_Challenge_
Report only how many lines hold the word "parts".

[Data excerpts start]

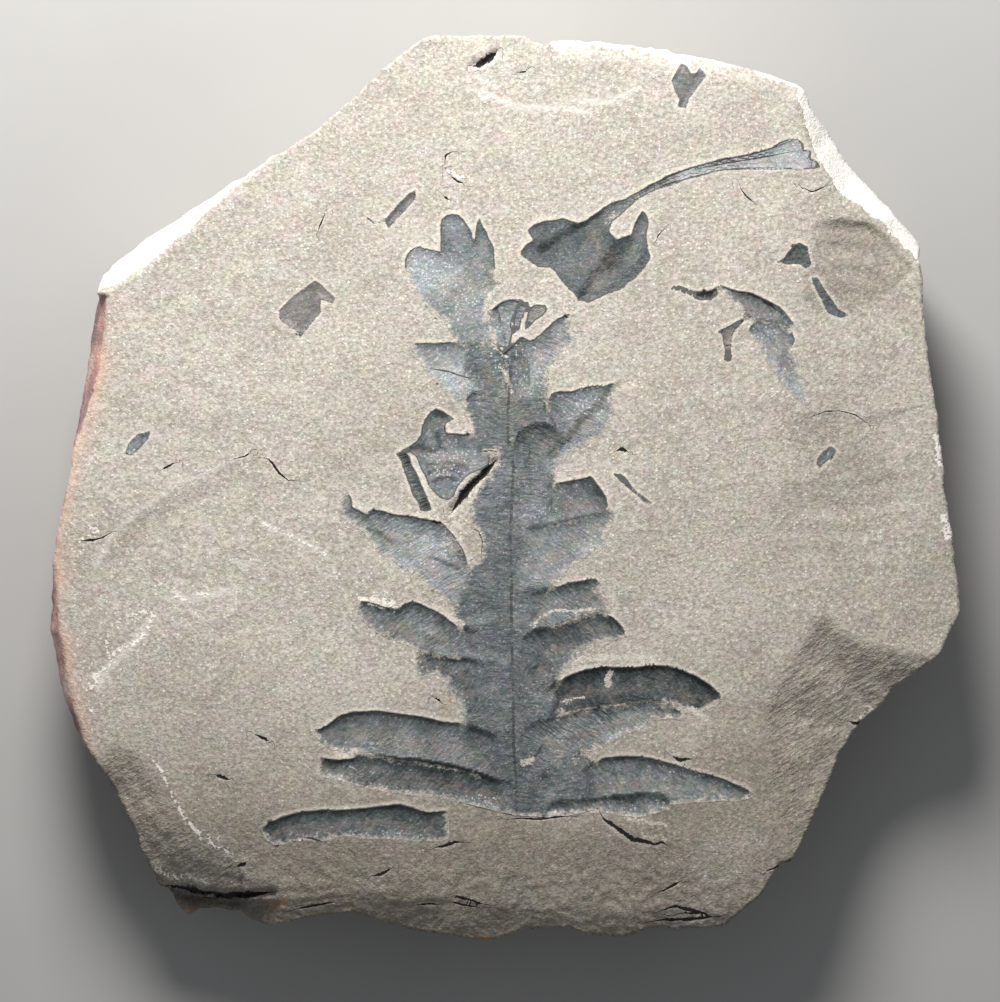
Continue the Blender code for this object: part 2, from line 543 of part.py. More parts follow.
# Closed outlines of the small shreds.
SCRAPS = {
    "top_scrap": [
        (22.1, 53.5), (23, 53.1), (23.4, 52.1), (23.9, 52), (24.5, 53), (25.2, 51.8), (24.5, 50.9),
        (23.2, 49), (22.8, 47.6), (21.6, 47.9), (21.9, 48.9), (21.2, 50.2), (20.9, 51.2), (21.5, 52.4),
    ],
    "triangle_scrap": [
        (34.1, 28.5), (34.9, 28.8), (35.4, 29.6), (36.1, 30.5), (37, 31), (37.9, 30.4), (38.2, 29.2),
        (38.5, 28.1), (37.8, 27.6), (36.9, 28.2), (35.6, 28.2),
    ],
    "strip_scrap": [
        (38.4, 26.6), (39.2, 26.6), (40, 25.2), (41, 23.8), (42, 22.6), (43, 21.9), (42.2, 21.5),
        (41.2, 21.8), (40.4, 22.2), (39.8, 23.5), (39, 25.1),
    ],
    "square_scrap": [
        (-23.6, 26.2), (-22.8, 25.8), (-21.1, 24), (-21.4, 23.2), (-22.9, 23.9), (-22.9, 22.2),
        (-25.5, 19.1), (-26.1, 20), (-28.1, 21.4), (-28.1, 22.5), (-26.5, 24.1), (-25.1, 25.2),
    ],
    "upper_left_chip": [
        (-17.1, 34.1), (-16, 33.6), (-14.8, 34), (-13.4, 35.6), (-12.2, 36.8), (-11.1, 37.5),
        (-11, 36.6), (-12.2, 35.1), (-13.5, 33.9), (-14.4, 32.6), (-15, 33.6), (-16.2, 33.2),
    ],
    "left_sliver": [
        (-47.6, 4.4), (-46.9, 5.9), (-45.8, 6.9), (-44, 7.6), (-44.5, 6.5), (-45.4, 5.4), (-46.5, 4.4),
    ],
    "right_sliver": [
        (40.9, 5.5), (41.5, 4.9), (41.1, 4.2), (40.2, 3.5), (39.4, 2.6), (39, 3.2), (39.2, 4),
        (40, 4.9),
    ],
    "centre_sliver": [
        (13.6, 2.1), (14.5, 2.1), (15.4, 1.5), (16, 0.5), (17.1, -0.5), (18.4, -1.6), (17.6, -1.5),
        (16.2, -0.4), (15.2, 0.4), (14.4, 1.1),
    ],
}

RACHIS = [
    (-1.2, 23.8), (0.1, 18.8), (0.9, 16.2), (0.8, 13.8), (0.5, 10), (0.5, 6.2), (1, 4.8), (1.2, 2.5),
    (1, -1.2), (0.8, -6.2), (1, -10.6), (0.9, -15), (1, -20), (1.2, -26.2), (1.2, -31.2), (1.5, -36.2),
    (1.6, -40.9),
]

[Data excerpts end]
[Data excerpts start]

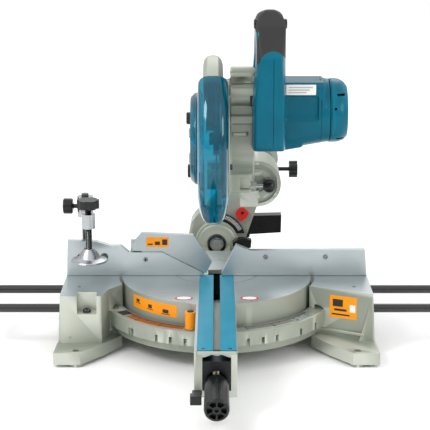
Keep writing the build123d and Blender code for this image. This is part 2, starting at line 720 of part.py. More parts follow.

[Data excerpts end]

_The output_
2